IVT have been manufacturing Heat Pumps since 1970
Over a million Heat Pumps Installed making them one of of the worlds largest Heat pump suppliers
IVT is owned by the German Bosch Group
IVT is one of the leading heat pump manufacturers and energy solution designers in Europe. They focus on developing and manufacturing heat pumps that provide the optimal system with respect to the environment and heat economy.
WHO ARE IVT?
Why Choose IVT Ground Source Heat Pump?
Why ground source heat pumps?
There are many reasons why you might consider ground source heat as a way of heating your home but here are three of the most important:
Ground source heat pumps can enable you to save significant amounts on the heating of your home.
Constant, reliable heating
You want to ensure your home is constantly warm when you need it most. By using ground source heat you can future proof yourself against rising bills and supply issues.
By using a ground heat source to provide the energy for your heating system, you can help do your bit for the environment as ground source heat pumps produce no harmful carbon emissions.
How do Ground Source Heat Pumps work?
There are many heat pump misconceptions which can sometimes leave people feeling confused as to how ground source heat pumps work. However, put simply, this type of heating pump moves stored solar energy, sometimes referred to as ground source heat, into the home to provide a total solution for domestic hot water and all heating needs.
Ground source heat pumps not only make use of renewable energy in the form of ground source heat, they do so in a highly efficient manner.
As heat pumps simply move energy rather than creating it by burning fossil fuels, they are capable of producing up to 4kW of heat using just 1kW of electricity. This gives a potential efficiency of 400%, sometimes stated as a Co-efficient Of Performance (COP) of 4:1*.
Collecting the heat
Collection of this ground source heat is achieved by installing a series of pipes (a ground loop) in the ground. Pipes can use boreholes or be laid in trenches for heat pumps. The surrounding soil is at a higher temperature than the glycol mixture contained in the pipes. Typically 10˚C – 13˚C which gently warms the glycol mix as it is pumped around the ground loop.

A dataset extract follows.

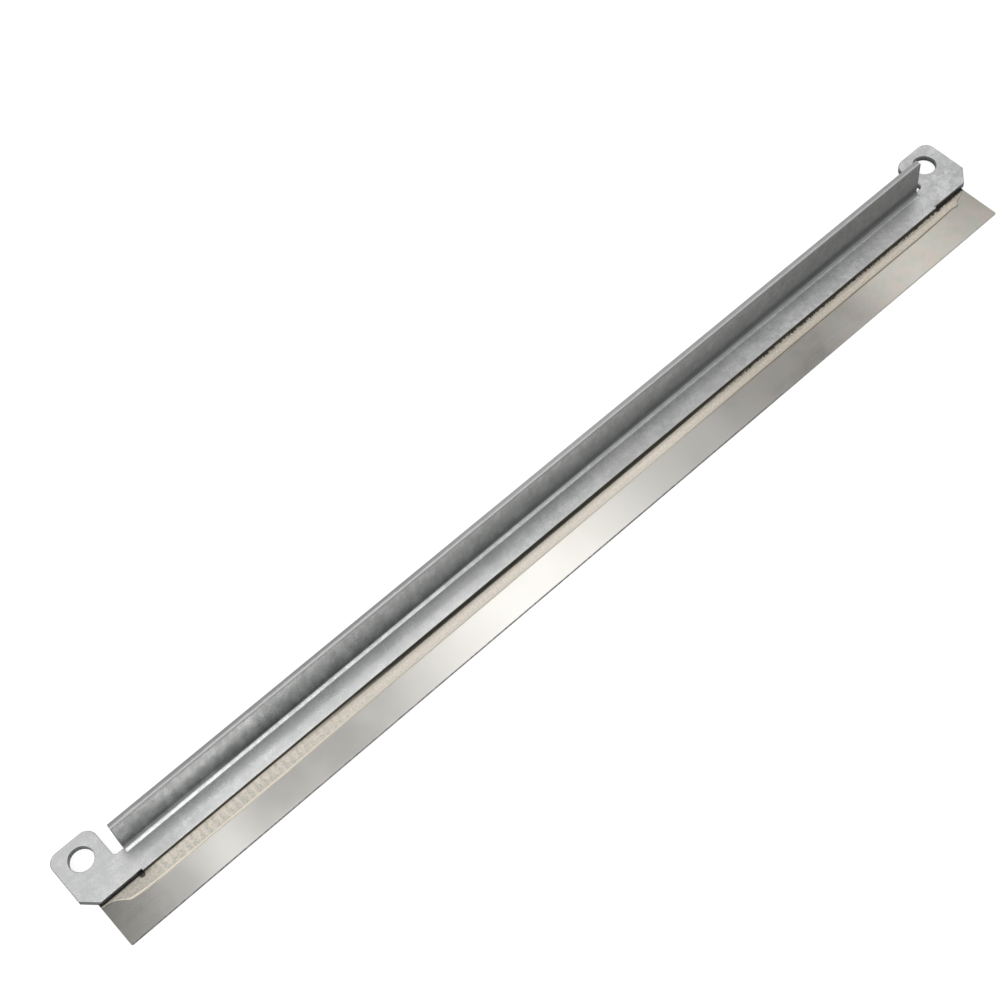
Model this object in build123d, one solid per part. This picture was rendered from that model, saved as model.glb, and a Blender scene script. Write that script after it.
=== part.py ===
from build123d import *
import os

# Doctor blade of a printer's toner unit, in millimetres: a thin spring-steel strip
# glued under the web of a bracket that is bent from one piece of galvanised sheet.
# +X runs along the bar, +Y from the blade towards the upright flange, and +Z up.
# The origin is the bottom centre of the whole part, which lies flat on its blade.

# Bracket sheet and its bend
bar_length = 240.0
sheet = 1.4
bend_inner_radius = 0.9
web_depth = 7.1
flange_height = 11.0
edge_roll = 0.15

# Ears at both ends of the web. Their front edges stand back a little from the web's,
# and a notch beside each ear lets the flange bend up
ear_length = 10.1
ear_depth = 14.1
ear_setback = 0.4
ear_corner_radius = 2.3
front_chamfer = 3.0
notch_width = 2.15
notch_floor = 6.0
notch_corner_radius = 0.8

# Screw holes, one in each ear, with the rim that the punch drew in
hole_diameter = 5.0
hole_rim_roll = 0.15
hole_from_end = 5.2
hole_from_front = 9.75

# Small nicks where the web's front edge steps back to the ears
nick_width = 1.1
nick_depth = 0.45
nick_from_end = 11.8

# Blade strip
blade_length = 234.0
blade_shift = 0.6
blade_thickness = 0.3
blade_reach = 9.4
blade_corner_radius = 0.4
lap_margin = 0.4

# Adhesive: the film under the web and the bead that it left on the blade
film_thickness = 0.1
bead_width_left = 3.1
bead_width_right = 2.4
bead_thickness = 0.14
bead_rim_height = 0.2
bead_rim_width = 0.5
bead_climb = 0.5
bead_climb_radius = 0.55
bead_run_in_left = 6.5
bead_run_in_right = 4.5

# Places worked out from the sizes above
web_front = (blade_reach - ear_depth) / 2
web_underside = blade_thickness + film_thickness
flange_length = bar_length - 2 * (ear_length + notch_width)
bend_outer_radius = bend_inner_radius + sheet
bend_line = web_depth - bend_outer_radius
blade_lap = bend_line - lap_margin
blade_left = -blade_length / 2 - blade_shift
blade_right = blade_length / 2 - blade_shift
nick_x = bar_length / 2 - nick_from_end


def blank_plan():
    """Flat outline of the web with its two ears, seen from above, web front on y = 0."""
    plan = Pos(0, bend_line / 2) * Rectangle(2 * nick_x, bend_line)
    tab_length = ear_length + notch_width
    tab_depth = notch_floor - ear_setback
    ear_plan_depth = ear_depth - ear_setback
    for side in (-1, 1):
        tab_x = side * (bar_length - tab_length) / 2
        plan += Pos(tab_x, ear_setback + tab_depth / 2) * Rectangle(tab_length, tab_depth)
        ear_x = side * (bar_length - ear_length) / 2
        plan += Pos(ear_x, ear_setback + ear_plan_depth / 2) * Rectangle(ear_length, ear_plan_depth)
    plan = fillet(plan.vertices().group_by(Axis.Y)[-1], ear_corner_radius)
    outer_x = bar_length / 2 - sheet / 2
    outer_corners = plan.vertices().filter_by(lambda corner: abs(corner.X) > outer_x)
    plan = chamfer(outer_corners.group_by(Axis.Y)[0], front_chamfer)
    notch_x = bar_length / 2 - ear_length
    notch_corners = [
        corner
        for corner in plan.vertices()
        if abs(abs(corner.X) - notch_x) < sheet / 2 and abs(corner.Y - notch_floor) < sheet / 2
    ]
    return fillet(notch_corners, notch_corner_radius)


def holes_and_nicks():
    """What is punched out of the blank: a screw hole and a small nick at each end."""
    punched = Sketch()
    for side in (-1, 1):
        hole_x = side * (bar_length / 2 - hole_from_end)
        punched += Pos(hole_x, hole_from_front) * Circle(hole_diameter / 2)
        punched += Pos(side * nick_x, 0) * Rectangle(nick_width, 2 * nick_depth)
    return punched


def make_web():
    """Flat web and ears, with the upper rim of the outline and of the screw holes rolled."""
    web = extrude(blank_plan() - holes_and_nicks(), sheet)
    upper = web.faces().sort_by(Axis.Z)[-1]
    flange_end = flange_length / 2
    outline = [
        edge
        for edge in upper.edges()
        if not edge.is_closed and abs(abs(edge.center().X) - flange_end) > edge_roll
    ]
    web = fillet(outline, edge_roll)
    upper = web.faces().sort_by(Axis.Z)[-1]
    return fillet([edge for edge in upper.edges() if edge.is_closed], hole_rim_roll)


def bent_section():
    """Section across the upright flange and the rear half of the web, with the bend's radii."""
    inner = web_depth - sheet
    front = bend_line / 2
    corners = [
        (front, 0),
        (web_depth, 0),
        (web_depth, flange_height),
        (inner, flange_height),
        (inner, sheet),
        (front, sheet),
    ]
    section = make_face(Polyline(*corners, close=True))
    heel = section.vertices().sort_by_distance((web_depth, 0))[0]
    section = fillet(heel, bend_outer_radius)
    crook = section.vertices().sort_by_distance((inner, sheet))[0]
    return fillet(crook, bend_inner_radius)


def make_flange():
    """Upright flange with its bend, its punched side rounded along the top and both ends."""
    flange = extrude(Plane.YZ * bent_section(), flange_length / 2, both=True)
    punched_side = [face for face in flange.faces().filter_by(Axis.Y) if face.normal_at().Y < 0]
    inner_face = sorted(punched_side, key=lambda face: face.area)[-1]
    lower_edge = inner_face.edges().sort_by(Axis.Z)[0]
    rolled = [edge for edge in inner_face.edges() if edge.center().Z > lower_edge.center().Z + sheet / 2]
    return fillet(rolled, edge_roll)


def make_bracket():
    """Galvanised sheet bent to an L, with a flat ear at each end of the web."""
    return Pos(0, web_front, web_underside) * (make_web() + make_flange())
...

A small temperature increase within the ground loop fluid is all ground source heat pumps require. The returning warmed liquid is fed into a Heat Exchanger / Evaporator.
The purpose of the Evaporator within the heating pump is to take the collected ground source heat out of the ground loop liquid and return it cooled to the pipe for the next cycle. It does this by using a refrigerant that boils at approximately -10˚C. The act of boiling turns the refrigerant into a vapour which is then moved into the Compressor.

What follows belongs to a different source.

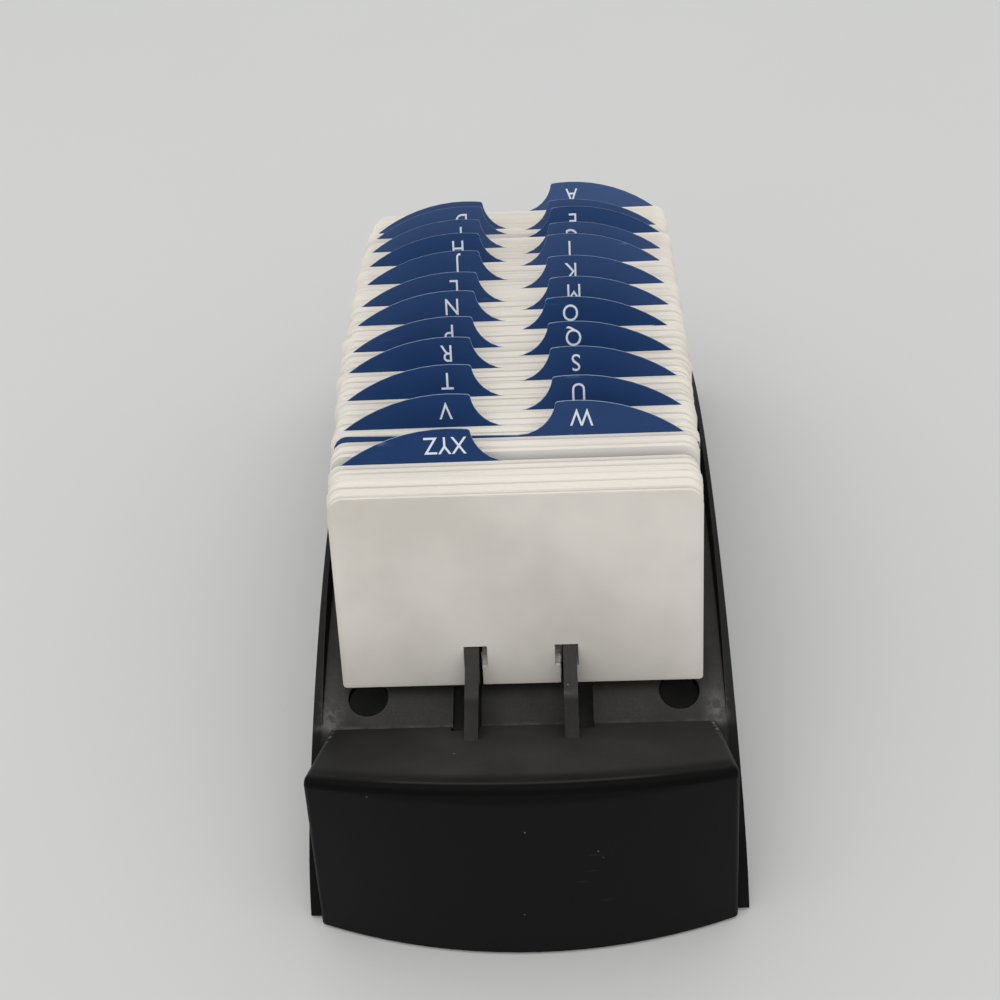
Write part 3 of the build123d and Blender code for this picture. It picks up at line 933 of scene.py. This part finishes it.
class CARDFILE_OT_stage(bpy.types.Operator):
    """Make the pale floor, the soft light and the camera"""
    bl_idname = "cardfile.stage"
    bl_label = "Make Stage"

    def execute(self, context):
        s = context.scene.card_file
        self.lay_floor(context.scene.collection, s.floor)
        context.scene.world = soft_room(s.floor, s.world_strength)
        area_lamp("overhead", LAMP_PLACE, LAMP_SIDES, s.lamp_power, LAMP_LIGHT)
        context.scene.camera = self.set_camera(context.scene.collection)
        context.scene.view_settings.view_transform = "Standard"
        return {"FINISHED"}

    def lay_floor(self, collection, colour):
        """Pale paper floor, a little darker in soft patches."""
        mesh = bpy.data.meshes.new("floor")
        corners = [(x * FLOOR_REACH, y * FLOOR_REACH, 0) for x, y in ((-1, -1), (1, -1), (1, 1), (-1, 1))]
        mesh.from_pydata(corners, [], [(0, 1, 2, 3)])
        floor = bpy.data.objects.new("floor", mesh)
        collection.objects.link(floor)
        f = Finish("floor_paper")
        at = f.place()
        darker = rgb([c * FLOOR_PATCH_SHADE for c in colour])
        shade = f.mix(f.noise(at, scale=9.0, detail=2.0) * FLOOR_PATCH_SHARE, rgb(colour), darker)
        normal = f.bump(f.noise(at, scale=700.0), strength=0.05, distance=0.1 * MM)
        paper = f.surface(Base_Color=shade, Roughness=0.9, Normal=normal, Specular_IOR_Level=0.1)
        mesh.materials.append(paper)

    def set_camera(self, collection):
        """Camera that sees the card file as the photograph does."""
        lens = bpy.data.cameras.new("photo_view")
        lens.sensor_width = SENSOR_WIDTH
        lens.lens = SENSOR_WIDTH * FOCAL_WIDTHS
        lens.clip_start = NEAREST_SEEN
        camera = bpy.data.objects.new("photo_view", lens)
        collection.objects.link(camera)
        right = Vector(CAMERA_RIGHT).normalized()
        ahead = Vector(CAMERA_AHEAD).normalized()
        turn = Matrix((right, right.cross(ahead), -ahead)).transposed().to_4x4()
        camera.matrix_world = Matrix.Translation(CAMERA_PLACE) @ turn
        return camera


class CARDFILE_PT_panel(bpy.types.Panel):
    """Sizes and colours of the card file, and the steps that make it"""
    bl_idname = "CARDFILE_PT_panel"
    bl_label = "Card File"
    bl_space_type = "VIEW_3D"
    bl_region_type = "UI"
    bl_category = "Card File"

    def draw(self, context):
        settings = context.scene.card_file
        for name in CardFileSettings.__annotations__:
            self.layout.prop(settings, name)
        for step in STEPS:
            self.layout.operator(step.bl_idname)


STEPS = (CARDFILE_OT_tray, CARDFILE_OT_feet, CARDFILE_OT_cards, CARDFILE_OT_guides, CARDFILE_OT_stage)
CLASSES = (CardFileSettings, *STEPS, CARDFILE_PT_panel)


def register():
    for cls in CLASSES:
        bpy.utils.register_class(cls)
    bpy.types.Scene.card_file = PointerProperty(type=CardFileSettings)


def unregister():
    del bpy.types.Scene.card_file
    for cls in reversed(CLASSES):
        bpy.utils.unregister_class(cls)


def use(operator):
    """Runs one of this file's operators, and stops the script if it couldn't finish."""
    if operator() != {"FINISHED"}:
        raise RuntimeError("an operator of the card file stopped early")


def main():
    register()
    for step in (bpy.ops.cardfile.tray, bpy.ops.cardfile.feet, bpy.ops.cardfile.cards,
                 bpy.ops.cardfile.guides, bpy.ops.cardfile.stage):
        use(step)
    bpy.context.view_layer.update()


if __name__ == "__main__":
    main()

The Compressor does exactly what the name suggests: the vapour is compressed in volume and as its volume reduces, the temperature increases to levels of between 75˚C and 125˚C. The gas is then fed through a Heat Exchanger within the heating pump.
The Heat Exchanger
Feeding the hot gas through a condenser allows the refrigerant to turn back into a liquid. As it condenses, its heat is passed into the Heat Exchanger which supplies the domestic hot water and powers the central heating system using the ground source heat extracted originally.
The Expansion Valve
To complete the closed circuit of the ground source heat pump, the only thing which needs to be done is reduce the pressure of the condensed liquid. This is achieved via the Expansion Valve.
*It is important to note that to get the most efficiency from your heat pump, it is important to make your home as well insulated as possible. COP levels will also depend on whether the house is heated with radiators or underfloor etc.
Types of Geothermal Heat Pumps.
Vertical Ground Loop (Bore Hole)
The vertical ground loop collects solar energy stored in the bedrock. A hole is drilled into the bedrock and a pipe is installed to a depth of between 100 and 200 meters. The exact depth depends on the house, size of heat pump and surrounding conditions.
A common myth about heat pumps is that they will not work if several homes in the locality have already drilled down to the bedrock. This is definitely not true! The earth’s ability to store heat is almost endless – there’s enough heat for everyone.
Low impact on the property
Horizontal Ground Loop
The horizontal ground loop collects solar energy stored in the ground, near the surface. If the bedrock is too deep down, or if you don’t want to drill for other reasons, this is a good option.
The loop is buried about one metre below the surface, and energy is extracted from the ground. The length of the loop depends on the house, the size of the heat pump and local ground conditions.
Lower installation cost compared to vertical ground loop
Can also be used to extract heat from lakes.
A Groundwater Heat Pump
A groundwater heat pump collects energy from the groundwater.The water is pumped up from a water borehole to a heat exchanger, where the energy is recovered. The water is then discharged back through another well. This solution can be the best choice when groundwater is readily available.
Groundwater maintains a relatively high, even temperature, year round.